# start of Provided material

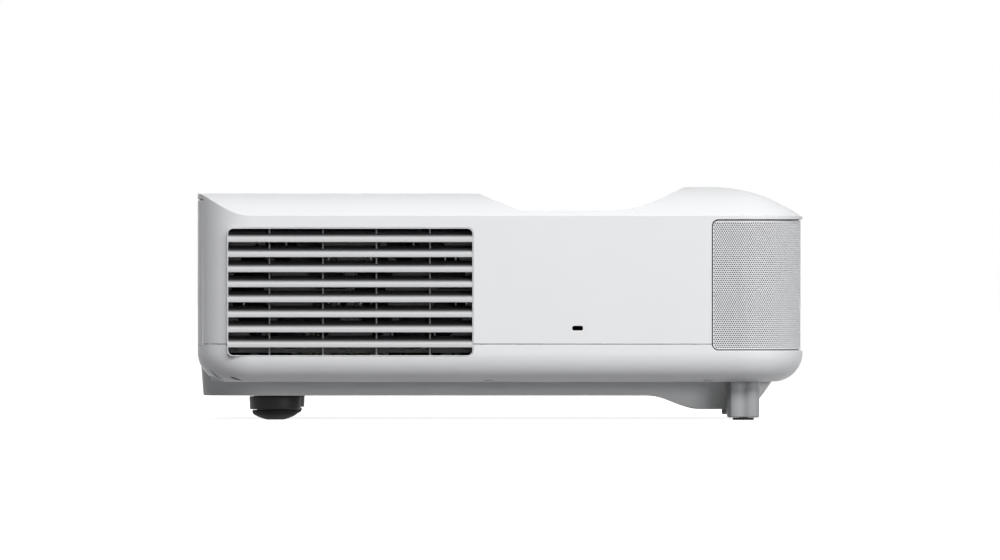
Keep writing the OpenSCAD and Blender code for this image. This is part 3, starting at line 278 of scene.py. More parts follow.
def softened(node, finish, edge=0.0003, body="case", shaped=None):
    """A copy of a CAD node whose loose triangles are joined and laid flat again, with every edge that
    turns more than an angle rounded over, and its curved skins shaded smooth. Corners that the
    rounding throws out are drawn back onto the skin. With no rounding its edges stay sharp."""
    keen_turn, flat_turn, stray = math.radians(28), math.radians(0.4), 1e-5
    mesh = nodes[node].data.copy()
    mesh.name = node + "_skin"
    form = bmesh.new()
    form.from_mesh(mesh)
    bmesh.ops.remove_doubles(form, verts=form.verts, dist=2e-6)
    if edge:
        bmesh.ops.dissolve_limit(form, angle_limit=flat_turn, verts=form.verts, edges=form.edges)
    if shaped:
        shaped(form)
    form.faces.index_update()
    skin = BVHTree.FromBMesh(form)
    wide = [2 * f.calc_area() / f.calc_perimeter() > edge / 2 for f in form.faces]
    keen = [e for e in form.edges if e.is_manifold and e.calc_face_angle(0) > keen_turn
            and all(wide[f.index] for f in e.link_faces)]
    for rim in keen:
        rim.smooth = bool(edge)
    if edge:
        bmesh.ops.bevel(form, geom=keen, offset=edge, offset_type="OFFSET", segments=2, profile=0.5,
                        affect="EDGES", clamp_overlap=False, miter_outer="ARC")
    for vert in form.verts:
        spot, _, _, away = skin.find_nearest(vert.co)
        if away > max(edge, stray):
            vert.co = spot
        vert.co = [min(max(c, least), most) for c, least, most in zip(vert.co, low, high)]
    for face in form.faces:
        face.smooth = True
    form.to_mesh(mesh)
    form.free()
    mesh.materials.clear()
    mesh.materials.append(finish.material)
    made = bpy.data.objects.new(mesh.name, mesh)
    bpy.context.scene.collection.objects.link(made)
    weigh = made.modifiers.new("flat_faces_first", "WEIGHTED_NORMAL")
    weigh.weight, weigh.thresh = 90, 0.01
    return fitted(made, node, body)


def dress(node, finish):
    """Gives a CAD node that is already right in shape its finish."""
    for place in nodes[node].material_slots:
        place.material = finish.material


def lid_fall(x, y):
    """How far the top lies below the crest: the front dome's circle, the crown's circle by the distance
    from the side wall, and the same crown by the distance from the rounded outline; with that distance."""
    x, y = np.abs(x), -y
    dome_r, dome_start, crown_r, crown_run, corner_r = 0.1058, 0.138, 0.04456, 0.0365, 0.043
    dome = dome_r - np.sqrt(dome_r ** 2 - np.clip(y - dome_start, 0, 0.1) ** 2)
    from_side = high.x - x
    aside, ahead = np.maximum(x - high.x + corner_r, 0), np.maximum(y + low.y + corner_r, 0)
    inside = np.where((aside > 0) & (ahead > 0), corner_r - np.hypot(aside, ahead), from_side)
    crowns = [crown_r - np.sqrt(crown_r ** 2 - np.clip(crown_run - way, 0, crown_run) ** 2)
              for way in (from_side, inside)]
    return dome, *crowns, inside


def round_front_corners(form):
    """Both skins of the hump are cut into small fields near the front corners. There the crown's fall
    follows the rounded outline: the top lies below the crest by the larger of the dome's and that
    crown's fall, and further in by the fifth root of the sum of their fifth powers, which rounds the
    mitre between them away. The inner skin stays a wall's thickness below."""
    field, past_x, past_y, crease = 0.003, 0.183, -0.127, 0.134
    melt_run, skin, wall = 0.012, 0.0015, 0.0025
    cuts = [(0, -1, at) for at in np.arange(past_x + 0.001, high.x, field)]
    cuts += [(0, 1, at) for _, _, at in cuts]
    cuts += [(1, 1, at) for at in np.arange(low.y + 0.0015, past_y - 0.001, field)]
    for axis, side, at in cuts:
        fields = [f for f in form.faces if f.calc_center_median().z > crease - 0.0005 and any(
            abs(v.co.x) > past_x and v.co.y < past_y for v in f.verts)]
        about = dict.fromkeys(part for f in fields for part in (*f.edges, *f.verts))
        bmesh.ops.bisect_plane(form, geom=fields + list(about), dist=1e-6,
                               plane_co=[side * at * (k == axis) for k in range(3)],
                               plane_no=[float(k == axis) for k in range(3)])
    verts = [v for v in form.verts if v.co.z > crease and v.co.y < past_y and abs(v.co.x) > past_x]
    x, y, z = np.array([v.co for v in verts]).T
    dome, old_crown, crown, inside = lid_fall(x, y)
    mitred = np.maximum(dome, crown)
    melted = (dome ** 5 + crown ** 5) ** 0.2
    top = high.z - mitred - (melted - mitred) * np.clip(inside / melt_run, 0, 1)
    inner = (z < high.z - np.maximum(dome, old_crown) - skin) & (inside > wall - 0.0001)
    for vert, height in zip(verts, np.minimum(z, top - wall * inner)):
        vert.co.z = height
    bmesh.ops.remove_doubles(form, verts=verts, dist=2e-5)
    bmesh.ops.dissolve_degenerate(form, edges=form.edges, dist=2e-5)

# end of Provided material

▶ _What you should do_:
Find all lines with "part" in them and copy each one.

▶ _Solved exercise_:
Keep writing the OpenSCAD and Blender code for this image. This is part 3, starting at line 278 of scene.py. More parts follow.
        about = dict.fromkeys(part for f in fields for part in (*f.edges, *f.verts))